Странное ощущение: небытие и в то же время ощущение своего бытия. Концентрическими кругами расходилось во все стороны осознание мира, себя, воды над собой, а также далекой земли и света. Все это неспешно, постепенно; не потому, что сигналы по нервным окончаниям продвигались слишком медленно, виной было гигантское расстояние, оно мешало охватить весь псевдоорганизм целиком.
Лука, оставаясь мыслящей единицей, одновременно воспринимал себя и как часть целого. Но это целое не было единым организмом, оно вообще не было организмом, оно было началом жизни, гигантским куском протоплазмы, в котором тем не менее зрели островки восприятия. Множество островков. Не таких высокоорганизованных, как сам Лука или его товарищи, но все равно обладающих сознанием.
Постепенно колоссальные пространства, занятые этой формой жизни, стали понятны и Луке, и всем остальным. Сотни, может быть, тысячи километров были покрыты толстым живым слоем, объединенным единой нервной системой. Нервные сигналы поступали быстро, но не мгновенно, так что происходящее за много миль становилось известно через длительное время. Однако же начало процесса, охватившее все пространство, Лука не пропустил. И каким-то непонятным ему чувством он узнал, что аналогичные процессы начались одновременно по всему континенту.

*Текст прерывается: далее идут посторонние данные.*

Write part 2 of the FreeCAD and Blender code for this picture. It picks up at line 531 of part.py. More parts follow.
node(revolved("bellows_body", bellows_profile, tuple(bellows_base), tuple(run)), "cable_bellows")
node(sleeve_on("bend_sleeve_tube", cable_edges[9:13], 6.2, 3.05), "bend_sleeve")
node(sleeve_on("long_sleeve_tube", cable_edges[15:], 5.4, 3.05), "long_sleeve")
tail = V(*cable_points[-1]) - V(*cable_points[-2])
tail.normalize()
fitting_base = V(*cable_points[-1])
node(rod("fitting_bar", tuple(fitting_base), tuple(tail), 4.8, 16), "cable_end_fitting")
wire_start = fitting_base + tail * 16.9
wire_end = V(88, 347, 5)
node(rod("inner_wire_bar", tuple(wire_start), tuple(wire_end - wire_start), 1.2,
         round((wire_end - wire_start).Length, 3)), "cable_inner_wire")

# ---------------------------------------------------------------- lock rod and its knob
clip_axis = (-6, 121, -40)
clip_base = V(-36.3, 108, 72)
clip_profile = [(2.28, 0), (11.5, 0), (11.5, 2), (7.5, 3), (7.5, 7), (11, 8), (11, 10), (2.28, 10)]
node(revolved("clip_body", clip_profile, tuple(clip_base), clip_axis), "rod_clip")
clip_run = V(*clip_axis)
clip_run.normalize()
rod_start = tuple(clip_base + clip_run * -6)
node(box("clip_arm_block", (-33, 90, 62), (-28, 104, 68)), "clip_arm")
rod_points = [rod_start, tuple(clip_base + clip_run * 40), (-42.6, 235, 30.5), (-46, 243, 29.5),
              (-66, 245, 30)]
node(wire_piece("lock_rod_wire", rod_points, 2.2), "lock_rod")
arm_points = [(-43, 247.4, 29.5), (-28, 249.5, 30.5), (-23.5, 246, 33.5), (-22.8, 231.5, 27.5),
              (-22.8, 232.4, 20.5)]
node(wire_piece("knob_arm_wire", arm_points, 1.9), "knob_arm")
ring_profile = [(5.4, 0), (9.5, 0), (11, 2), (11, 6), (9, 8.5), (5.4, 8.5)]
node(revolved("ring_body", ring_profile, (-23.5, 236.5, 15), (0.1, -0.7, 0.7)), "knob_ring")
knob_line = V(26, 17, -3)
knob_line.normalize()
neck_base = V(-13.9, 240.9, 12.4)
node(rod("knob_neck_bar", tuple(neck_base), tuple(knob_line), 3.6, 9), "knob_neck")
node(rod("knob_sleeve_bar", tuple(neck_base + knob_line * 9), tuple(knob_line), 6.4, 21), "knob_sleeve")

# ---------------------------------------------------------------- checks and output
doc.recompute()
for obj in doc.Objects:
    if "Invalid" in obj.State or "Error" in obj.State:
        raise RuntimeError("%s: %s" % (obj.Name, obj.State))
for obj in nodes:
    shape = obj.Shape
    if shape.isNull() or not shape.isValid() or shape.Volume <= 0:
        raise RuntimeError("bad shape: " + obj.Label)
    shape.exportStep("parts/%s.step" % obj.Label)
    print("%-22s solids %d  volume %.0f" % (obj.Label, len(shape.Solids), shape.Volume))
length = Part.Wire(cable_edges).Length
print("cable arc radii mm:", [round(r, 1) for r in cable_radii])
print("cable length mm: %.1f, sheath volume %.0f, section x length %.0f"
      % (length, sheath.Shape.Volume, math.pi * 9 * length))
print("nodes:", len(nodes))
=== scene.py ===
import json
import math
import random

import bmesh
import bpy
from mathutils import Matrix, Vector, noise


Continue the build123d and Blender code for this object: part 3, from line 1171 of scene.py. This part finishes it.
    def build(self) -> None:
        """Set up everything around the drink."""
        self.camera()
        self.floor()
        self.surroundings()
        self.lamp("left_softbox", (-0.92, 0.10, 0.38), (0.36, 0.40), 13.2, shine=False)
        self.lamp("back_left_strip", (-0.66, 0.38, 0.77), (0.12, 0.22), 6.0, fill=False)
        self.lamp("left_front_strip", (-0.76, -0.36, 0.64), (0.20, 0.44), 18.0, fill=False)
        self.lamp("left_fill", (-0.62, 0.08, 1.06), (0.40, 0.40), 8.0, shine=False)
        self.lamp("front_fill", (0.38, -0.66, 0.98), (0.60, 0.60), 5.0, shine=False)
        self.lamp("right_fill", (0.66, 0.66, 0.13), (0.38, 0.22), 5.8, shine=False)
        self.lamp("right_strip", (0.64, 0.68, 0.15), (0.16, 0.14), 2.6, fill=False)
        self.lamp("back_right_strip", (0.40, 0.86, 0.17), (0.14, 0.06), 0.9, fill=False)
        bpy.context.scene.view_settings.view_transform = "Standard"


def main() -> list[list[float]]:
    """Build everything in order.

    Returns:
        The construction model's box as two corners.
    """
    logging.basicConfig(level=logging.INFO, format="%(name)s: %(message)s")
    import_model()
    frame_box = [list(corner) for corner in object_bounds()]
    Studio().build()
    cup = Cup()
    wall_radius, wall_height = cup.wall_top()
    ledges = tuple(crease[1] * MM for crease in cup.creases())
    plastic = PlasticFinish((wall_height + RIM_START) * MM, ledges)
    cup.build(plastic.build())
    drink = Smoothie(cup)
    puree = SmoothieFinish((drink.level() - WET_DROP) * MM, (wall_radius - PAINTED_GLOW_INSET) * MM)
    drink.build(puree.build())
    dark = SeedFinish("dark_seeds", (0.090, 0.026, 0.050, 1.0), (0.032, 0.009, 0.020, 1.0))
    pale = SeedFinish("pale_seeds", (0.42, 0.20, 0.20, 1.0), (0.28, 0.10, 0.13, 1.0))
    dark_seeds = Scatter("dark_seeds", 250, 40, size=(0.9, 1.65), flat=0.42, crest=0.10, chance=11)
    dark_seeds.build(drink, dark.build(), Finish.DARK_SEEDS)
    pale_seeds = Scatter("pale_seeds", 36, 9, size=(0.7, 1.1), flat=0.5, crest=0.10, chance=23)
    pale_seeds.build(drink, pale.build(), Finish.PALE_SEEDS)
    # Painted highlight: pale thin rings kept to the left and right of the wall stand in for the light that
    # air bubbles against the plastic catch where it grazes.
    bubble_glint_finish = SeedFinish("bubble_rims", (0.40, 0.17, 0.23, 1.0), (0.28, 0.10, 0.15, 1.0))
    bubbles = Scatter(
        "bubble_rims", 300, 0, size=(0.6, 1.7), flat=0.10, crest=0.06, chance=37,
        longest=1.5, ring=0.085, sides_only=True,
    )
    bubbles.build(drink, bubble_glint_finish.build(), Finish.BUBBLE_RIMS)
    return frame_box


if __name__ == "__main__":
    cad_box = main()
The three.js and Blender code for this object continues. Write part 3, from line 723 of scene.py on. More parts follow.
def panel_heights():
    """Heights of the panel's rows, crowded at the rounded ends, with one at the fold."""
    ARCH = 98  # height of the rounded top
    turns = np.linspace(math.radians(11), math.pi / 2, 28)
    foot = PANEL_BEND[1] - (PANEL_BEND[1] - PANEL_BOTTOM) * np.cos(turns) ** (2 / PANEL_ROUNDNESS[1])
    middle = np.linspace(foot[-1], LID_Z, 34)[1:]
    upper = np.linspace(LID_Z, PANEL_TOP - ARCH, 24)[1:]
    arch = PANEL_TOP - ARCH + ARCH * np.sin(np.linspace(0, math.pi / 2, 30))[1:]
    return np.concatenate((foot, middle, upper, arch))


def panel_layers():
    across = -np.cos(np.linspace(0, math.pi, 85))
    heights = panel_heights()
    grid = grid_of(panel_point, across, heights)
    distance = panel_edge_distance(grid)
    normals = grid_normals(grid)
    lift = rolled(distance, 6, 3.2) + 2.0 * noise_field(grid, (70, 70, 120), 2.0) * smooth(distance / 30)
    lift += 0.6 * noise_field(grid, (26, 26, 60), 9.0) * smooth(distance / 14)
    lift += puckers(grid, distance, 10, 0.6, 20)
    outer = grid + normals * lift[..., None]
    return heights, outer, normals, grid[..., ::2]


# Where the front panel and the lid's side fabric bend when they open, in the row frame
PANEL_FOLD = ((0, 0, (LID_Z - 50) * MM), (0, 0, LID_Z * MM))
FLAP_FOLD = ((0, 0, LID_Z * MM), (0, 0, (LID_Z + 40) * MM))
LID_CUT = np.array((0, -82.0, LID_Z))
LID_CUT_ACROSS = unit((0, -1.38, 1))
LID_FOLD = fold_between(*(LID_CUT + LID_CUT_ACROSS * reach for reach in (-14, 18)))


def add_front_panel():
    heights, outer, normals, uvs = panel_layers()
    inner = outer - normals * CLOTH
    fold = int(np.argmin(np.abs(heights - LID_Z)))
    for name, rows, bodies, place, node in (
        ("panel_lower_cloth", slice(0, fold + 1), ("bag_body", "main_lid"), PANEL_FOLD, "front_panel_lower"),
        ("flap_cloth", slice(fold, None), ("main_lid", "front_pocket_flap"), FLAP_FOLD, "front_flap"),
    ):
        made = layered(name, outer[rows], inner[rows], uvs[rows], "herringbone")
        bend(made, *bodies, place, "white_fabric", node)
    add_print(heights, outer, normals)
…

Внезапно весь темный губчатый слой покрылся сетью перемычек, сразу же уплотнившихся. Гигантский процесс деления целого на множество самостоятельных частей продолжался совсем немного времени. И к счастью для Матиаса, Луки и других, они попали в этот плен незадолго до катаклизма и их не успели распределить достаточно широко: они попали в отдельный фрагмент, некоторое время дрейфовавший по воле течения, пока все они собирали мысли и волю.
Глава 66
«Все на месте?» – поинтересовался Лука.
По очереди отозвались все. Апатия, охватившая Луку, видимо, овладела всеми. Молчаливо переживая свои превращения, каждый обдумывал происходящее. Первым начал Матиас.
«Считаю, что нам надо обсудить наше положение».
«В этом есть смысл?» – устало поинтересовался Лок.
«Я не понимаю, вы все как будто уснули, надо же что-то делать», – впервые вступила в разговор Лина.
«Наша милая нифма наконец-то проснулась, – съязвил Матиас. – Раз надо что-то делать, вот и попробуй. А мы посмотрим».
Она попробовала.
Испуг ли, истерика или нестерпимый ужас, ими всеми не распознанный, но в каждом из них присутствующий в той или иной мере, что-то одно или все вместе – помогли ей. Внезапно по огромному лоскуту, вместившему их, прошла дрожь, мелкие волны заставили судорожно дергаться весь гигантский кусок биомассы, мышцы, немедленно возникающие, сокращались с такой силой, что их бросало из стороны в сторону. Трещали вновь возникающие кости, все пришло в движение; от испуга ли, от неожиданности ли, но каждый принял участие в борьбе, что только усилило хаос. Однако безумие и страх Лины, неожиданная сила, с которой она вступила в схватку, сделали свое дело. С одной стороны, где, кажется, и было ее прибежище, стала вырастать, словно гриб, часть плоти.